▶ **The problem**: From the first line of the data through the line containing "of the plastic.", return each line exactly.

▶ **Provided data**:
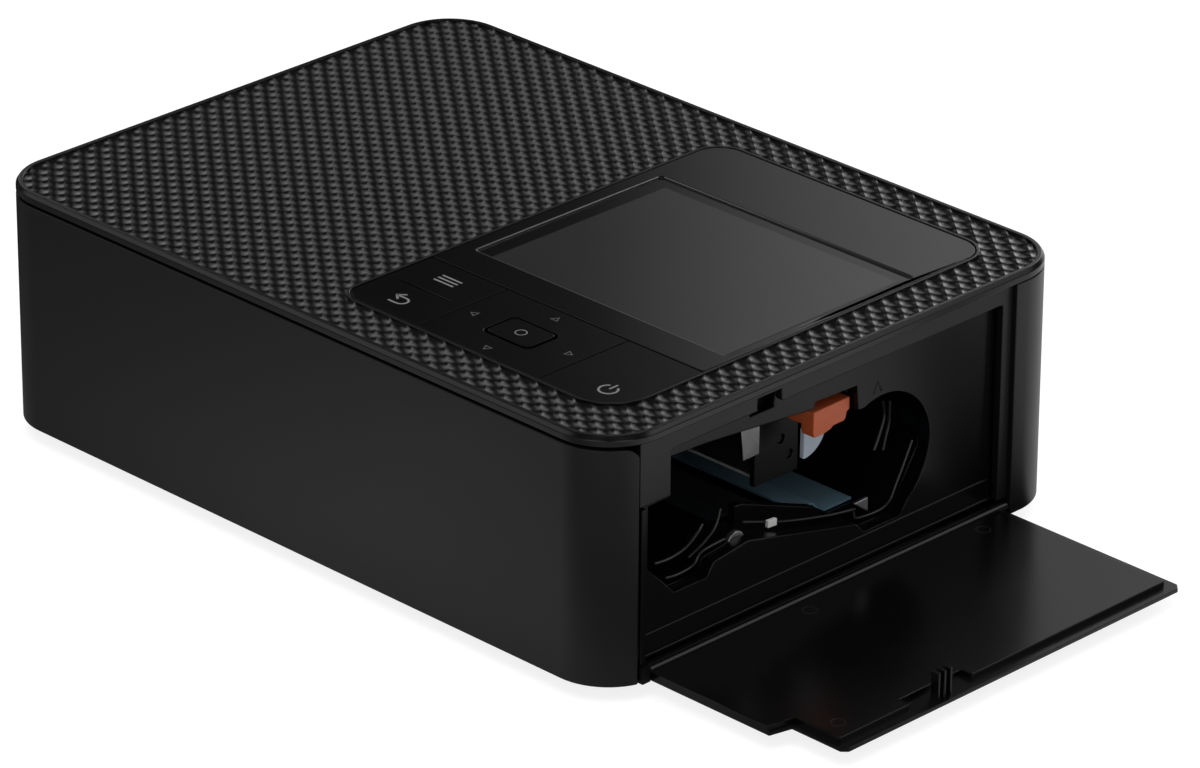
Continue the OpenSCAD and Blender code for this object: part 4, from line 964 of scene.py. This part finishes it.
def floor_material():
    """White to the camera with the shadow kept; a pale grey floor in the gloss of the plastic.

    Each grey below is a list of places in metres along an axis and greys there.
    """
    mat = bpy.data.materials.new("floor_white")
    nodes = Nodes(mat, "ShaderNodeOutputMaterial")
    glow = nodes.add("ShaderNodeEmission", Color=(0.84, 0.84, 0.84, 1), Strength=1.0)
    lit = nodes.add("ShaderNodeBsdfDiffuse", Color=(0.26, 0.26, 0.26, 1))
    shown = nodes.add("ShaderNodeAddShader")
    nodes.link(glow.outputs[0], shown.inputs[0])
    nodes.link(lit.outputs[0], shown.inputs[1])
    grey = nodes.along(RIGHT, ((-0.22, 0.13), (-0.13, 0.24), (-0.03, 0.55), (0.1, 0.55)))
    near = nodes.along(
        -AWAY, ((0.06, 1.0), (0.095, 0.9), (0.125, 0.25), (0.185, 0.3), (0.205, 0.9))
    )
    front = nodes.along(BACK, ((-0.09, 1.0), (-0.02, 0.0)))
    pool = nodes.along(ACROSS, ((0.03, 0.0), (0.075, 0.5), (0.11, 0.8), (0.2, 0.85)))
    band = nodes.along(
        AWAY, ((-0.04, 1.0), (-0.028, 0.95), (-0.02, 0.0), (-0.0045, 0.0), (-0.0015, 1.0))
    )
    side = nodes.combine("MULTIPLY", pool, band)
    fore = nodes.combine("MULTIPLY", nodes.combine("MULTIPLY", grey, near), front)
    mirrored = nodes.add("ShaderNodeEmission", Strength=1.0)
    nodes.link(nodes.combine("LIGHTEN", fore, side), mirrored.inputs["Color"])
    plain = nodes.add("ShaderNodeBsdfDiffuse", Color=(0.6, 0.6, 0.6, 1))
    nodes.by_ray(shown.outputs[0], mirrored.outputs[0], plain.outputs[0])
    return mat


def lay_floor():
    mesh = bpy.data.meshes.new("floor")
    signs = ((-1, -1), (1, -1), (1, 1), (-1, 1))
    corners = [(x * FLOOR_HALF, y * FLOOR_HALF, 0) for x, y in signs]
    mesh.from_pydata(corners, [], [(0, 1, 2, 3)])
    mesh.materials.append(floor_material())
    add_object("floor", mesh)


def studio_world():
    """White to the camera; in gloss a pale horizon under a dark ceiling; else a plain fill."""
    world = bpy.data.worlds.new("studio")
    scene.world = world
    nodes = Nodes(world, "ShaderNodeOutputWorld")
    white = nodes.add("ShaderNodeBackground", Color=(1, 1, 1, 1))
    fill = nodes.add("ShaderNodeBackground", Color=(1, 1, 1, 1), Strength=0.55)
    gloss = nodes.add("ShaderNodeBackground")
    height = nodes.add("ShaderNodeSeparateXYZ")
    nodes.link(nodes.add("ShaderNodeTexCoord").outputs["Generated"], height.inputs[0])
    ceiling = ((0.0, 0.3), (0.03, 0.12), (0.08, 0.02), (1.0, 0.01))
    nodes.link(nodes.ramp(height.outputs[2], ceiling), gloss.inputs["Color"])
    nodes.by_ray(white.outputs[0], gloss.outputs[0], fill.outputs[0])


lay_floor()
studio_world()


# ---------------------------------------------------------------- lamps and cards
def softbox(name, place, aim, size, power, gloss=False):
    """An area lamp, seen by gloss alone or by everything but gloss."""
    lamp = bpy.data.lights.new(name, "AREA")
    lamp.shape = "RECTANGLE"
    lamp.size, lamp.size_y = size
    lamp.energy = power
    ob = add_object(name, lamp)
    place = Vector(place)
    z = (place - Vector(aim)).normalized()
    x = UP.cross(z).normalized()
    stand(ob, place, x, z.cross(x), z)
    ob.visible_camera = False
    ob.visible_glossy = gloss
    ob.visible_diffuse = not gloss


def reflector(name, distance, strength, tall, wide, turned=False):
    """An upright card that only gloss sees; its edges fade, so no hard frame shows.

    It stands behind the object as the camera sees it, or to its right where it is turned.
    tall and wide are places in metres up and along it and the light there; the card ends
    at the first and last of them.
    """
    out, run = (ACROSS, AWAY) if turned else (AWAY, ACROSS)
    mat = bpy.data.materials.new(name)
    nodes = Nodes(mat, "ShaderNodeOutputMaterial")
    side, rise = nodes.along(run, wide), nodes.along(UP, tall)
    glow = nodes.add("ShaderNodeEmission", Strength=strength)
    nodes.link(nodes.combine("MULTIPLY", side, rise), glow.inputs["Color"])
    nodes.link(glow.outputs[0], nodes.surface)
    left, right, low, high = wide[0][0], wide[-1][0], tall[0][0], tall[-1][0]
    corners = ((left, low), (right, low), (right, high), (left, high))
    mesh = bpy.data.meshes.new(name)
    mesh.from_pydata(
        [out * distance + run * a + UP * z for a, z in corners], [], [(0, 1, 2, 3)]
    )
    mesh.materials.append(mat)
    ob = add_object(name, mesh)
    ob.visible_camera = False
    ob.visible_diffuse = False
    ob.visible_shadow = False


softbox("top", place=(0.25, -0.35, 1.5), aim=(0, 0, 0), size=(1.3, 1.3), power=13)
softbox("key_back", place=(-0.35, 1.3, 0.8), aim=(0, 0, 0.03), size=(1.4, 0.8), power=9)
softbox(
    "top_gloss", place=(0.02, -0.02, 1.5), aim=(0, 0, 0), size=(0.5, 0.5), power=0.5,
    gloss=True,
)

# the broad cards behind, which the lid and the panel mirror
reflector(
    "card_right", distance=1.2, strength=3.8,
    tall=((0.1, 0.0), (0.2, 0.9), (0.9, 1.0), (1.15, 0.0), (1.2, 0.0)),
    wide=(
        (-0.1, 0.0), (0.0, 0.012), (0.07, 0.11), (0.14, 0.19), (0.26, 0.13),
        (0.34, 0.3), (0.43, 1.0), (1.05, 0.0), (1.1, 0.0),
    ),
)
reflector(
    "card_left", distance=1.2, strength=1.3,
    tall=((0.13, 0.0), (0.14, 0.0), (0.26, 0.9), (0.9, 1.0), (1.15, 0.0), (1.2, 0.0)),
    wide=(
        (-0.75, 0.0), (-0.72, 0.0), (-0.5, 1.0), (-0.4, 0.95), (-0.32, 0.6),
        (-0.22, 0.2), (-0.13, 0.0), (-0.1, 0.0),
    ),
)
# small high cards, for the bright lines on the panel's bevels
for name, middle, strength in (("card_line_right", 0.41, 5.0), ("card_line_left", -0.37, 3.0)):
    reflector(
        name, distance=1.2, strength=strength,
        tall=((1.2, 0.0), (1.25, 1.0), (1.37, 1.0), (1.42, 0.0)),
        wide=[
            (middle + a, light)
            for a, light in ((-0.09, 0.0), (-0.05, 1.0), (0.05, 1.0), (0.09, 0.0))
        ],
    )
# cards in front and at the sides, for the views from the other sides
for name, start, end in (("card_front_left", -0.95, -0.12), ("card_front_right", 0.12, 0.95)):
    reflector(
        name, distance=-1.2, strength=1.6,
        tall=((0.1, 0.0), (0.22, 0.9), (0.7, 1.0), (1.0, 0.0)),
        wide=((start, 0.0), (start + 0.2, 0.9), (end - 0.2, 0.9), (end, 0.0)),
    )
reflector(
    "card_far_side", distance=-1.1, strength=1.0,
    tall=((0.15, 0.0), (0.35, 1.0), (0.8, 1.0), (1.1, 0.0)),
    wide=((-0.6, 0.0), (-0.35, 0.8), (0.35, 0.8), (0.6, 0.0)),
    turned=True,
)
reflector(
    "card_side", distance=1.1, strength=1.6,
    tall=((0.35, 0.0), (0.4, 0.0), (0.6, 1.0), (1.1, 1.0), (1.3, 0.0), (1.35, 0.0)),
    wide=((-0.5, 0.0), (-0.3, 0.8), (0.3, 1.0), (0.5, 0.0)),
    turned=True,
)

▶ **Response for this exercise**:
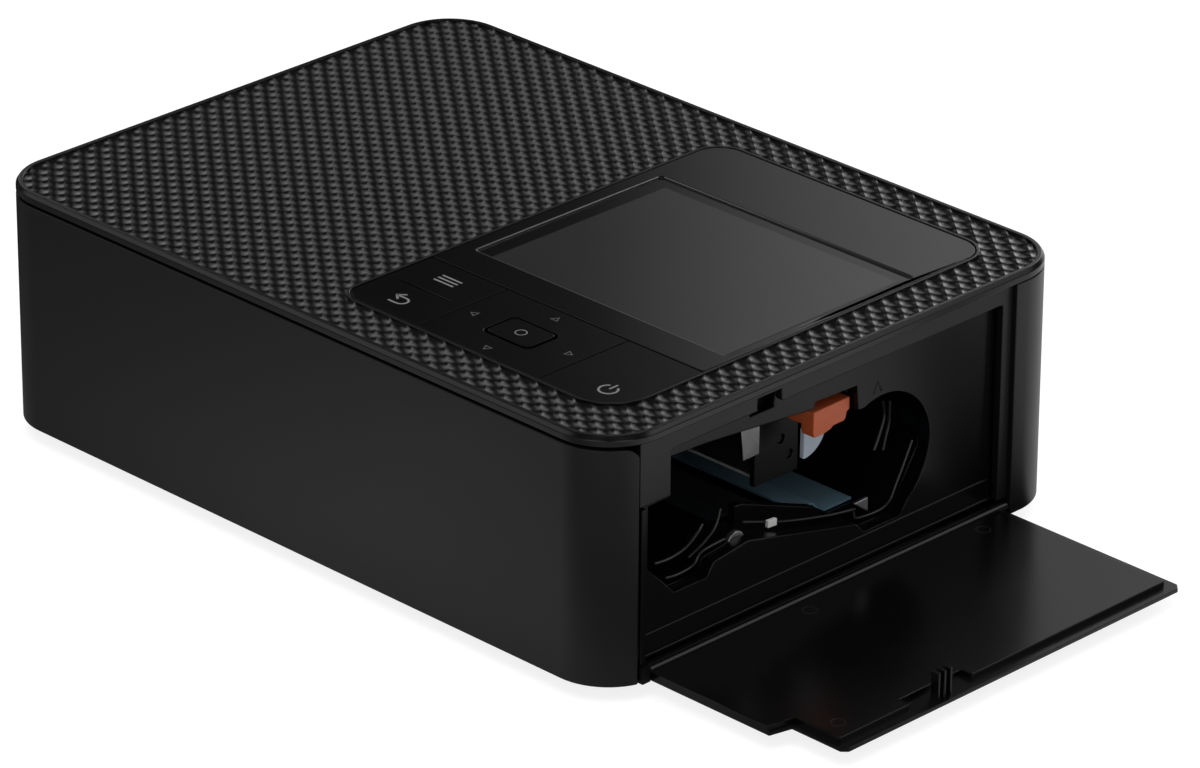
Continue the OpenSCAD and Blender code for this object: part 4, from line 964 of scene.py. This part finishes it.
def floor_material():
    """White to the camera with the shadow kept; a pale grey floor in the gloss of the plastic.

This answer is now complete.